Mais après avoir filé la métaphore de cette fameuse « comptine », Richard Ramos revient rapidement au réel. « La réalité est malheureusement différente de cette comptine. Michel-Edouard Leclerc, qui a de cesse d’insulter la représentation nationale en demandant régulièrement aux députés de venir remplir les rayons de ses supermarchés, ne connaît pas la réalité des députés ici présents ».

« Lui, l’héritier avec une cuillère en argent dans la bouche, doit arrêter de s’ériger en Père la Vertu. Lui, dont le chiffre d’affaires est quasiment fait en France, pourquoi a-t-il créé une centrale d’achat à l’étranger, en Belgique ? », ajoute encore l’élu qui estime ainsi que « Michel-Edouard Leclerc détourne l’argent des Français, essaye de détourner la loi mais également les taxes et les impôts ».

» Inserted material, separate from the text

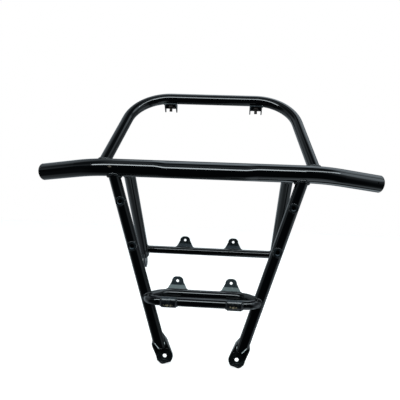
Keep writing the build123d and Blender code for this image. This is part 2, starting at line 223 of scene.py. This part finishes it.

Pour rappel, les enseignes achètent leurs produits à des prix fixés à l’issue de négociations tendues. En cas d’échec de ces tractations annuelles, cette proposition de loi prévoit que le tarif demandé par les fournisseurs s’impose, au lieu des prix de l’année précédente qui prévalaient jusqu’ici. Ce que la grande distribution critiquait fortement, avançant l’argument d’une répercussion sur les prix dans les rayons, en pleine période d’inflation.

Finalement, les députés ont adopté en première lecture ce texte ce mercredi. Ils ont adopté à l’unanimité des votants (111 voix pour, 37 abstentions) le texte de Frédéric Descrozaille, membre du parti Renaissance.

Aurore Bergé dénonce le harcèlement des élus

La patronne des députés Renaissance, Aurore Bergé, s’est également indignée ce mercredi de la « pression » mise par Michel-Edouard Leclerc sur les membres de l’Assemblée. Devant l’Association des journalistes parlementaires (AJP), la députée des Yvelines a pointé « la manière avec laquelle il entend faire pression sur l’Assemblée nationale ». « On ne peut fonctionner comme ça, le Parlement est souverain », a-t-elle fait valoir.

« On est harcelés de mails, de messages » et M. Leclerc a acheté des pages pour sa communication dans les journaux, a-t-elle listé.

La proposition de loi Renaissance, examinée par les députés depuis mardi soir, vise à « rétablir un minimum d’équité » entre fournisseurs et distributeurs lors des négociations sur les prix, a également rappelé Mme Bergé. Mais c’est « une folie et un scandale » aux yeux notamment du président du comité stratégique E.Leclerc, qui affirme que le texte « ajoutera de l’inflation à l’inflation ».

Michel-Edouard Leclerc « a refusé de rencontrer » l’auteur de la proposition de loi, Frédéric Descrozaille, « mais a rencontré Sébastien Chenu », député RN du Nord, a pointé Aurore Bergé : « Qu’il ne nous dise pas que le combat de sa vie est contre l’extrême droite ».

La députée Renaissance est-elle elle-même sous l’influence d’autres lobbies que Leclerc ? Son compagnon, l’ex-député Grégory Besson-Moreau, fait désormais du conseil en stratégie et a été en lien avec l’Ilec, Institut de liaisons des industries de consommation représentant de nombreux industriels. L’institut est accusé par la grande distribution d’être à l’origine du texte de Renaissance.

Aurore Bergé a toutefois récusé toute soumission aux lobbies : « Je travaille avec les parties prenantes en toute transparence » sur les textes de loi, ce qui est « plutôt sain », a-t-elle relevé. De plus, les liens d’intérêts des parlementaires sont « très contrôlés, ce qui est normal ». « J’espère que mon compagnon a encore le droit de travailler », a-t-elle ajouté, en lançant : « Je n’ai pas un tempérament à être sous influence ».